荊王はそれを聞いて、家来に「晏子は大変に賢い男だと聞いている。今ちょうど荊に来ようとしているところだ。ちょっと辱めてやろう。どうすればいいだろうか。」と言いました。
家来の1人は「晏子が来たときに、私が斉の人間を捕え、王の前をわざと通り過ぎましょう。」と言ったのです。
そこで荊王が晏子と立ち話をしている時、1人を縄で縛り、王の前を通り過ぎようとしたのです。
王が「そのものは何者か」と尋ねたところ、「斉の国の人です」と答えました。
王が「何の罪で捕らえたのか」と尋ねたところ、「盗みをした罪です」と答えたのです。
王は「斉の人はいつも盗みをしているのか」と重ねて訊ねました。
晏子はこれに反論するため次のようなことを言いました。
「江南に橘の木があります、斉王がそれを使いの人に持ち帰らせて、江北に植えると、橘ではなく枳になってしまいます。これはどういうことでしょうか。

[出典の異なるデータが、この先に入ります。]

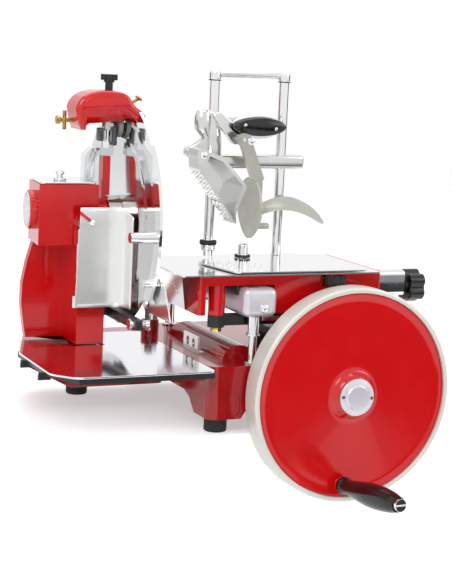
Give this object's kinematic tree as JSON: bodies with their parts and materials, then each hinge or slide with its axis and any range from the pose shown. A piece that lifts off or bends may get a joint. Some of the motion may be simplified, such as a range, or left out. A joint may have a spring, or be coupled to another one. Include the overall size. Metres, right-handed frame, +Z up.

その土地がそうさせたのです。斉の人は斉の国にいても盗みをしませんが、荊に来たら盗みをはたらきました。この土地が彼にそうさせたのです。」と説明しました。
荊王は「晏子を傷つけようとして、逆に自らがそうなるところだったかもしれない。」と反省しながら呟いたということです。
この言葉の意味はわかりやすいですね。
「彼は斉にいるときは立派な人物だった。しかしそれが楚に来たら盗みを働いた。
これはこの国の土地柄が良くないせいだ」と楚王を逆にやり込めたという故事を応用した言葉です。
場所や状況によって、同じ人間が善にも悪にもなるという譬えによく使われます。
江南の橘(たちばな)が、江北では枳(からたち)となるというのは、ちょっと不思議な言い回しですね。
しかし同じようなことは、世間によくあることです。
人間と風土
江南と江北の違いがわかりますか。
長江の南と北のことです。
日本も縦に長いので、北と南の人の性格はかなり違いますね。
それは中国でも全く同じなのです。
ぼく自身も北の満州と南の広州を訪れたことがあります。
気候の差が大きな影響力を持っていることは、十分に理解できました。
江南の橘は、黄色くて香り甘く美味だそうです。
しかし同じ苗を北に移すと、それが枳(からたち)となり、青くて酸味と苦みが増してしまうのです。
不思議な話です。
これを南橘北枳(なんきつほくき)といいます。
覚えておいてください。
風土によって、人も植物も本来の性質を変えてしまうという意味です。
斉の人は本来は正直ですが、楚の風土によって盗人になってしまうという意味なのです。
この論理を前面に出して、晏子が反論したため、斉の人間を侮辱できなくなってしまいました。
「自ら中つる」というのは自分自身に命中するという意味です。
完全に1本とられたというところでしょうか。
考えてみると、人間は環境に左右される生き物です。
「朱に交われば赤くなる」などという中国の諺もあります。
『説苑』(ぜいえん)という20巻にも及ぶ漢の初めころまでの賢人たちの逸話を集めた本があります。
その中の1つにこの晏子の話が載っています。
チャンスがあったら必ず『晏子』を読んでみてくださいね。
今回も最後までお付き合いいただき、ありがとうございました。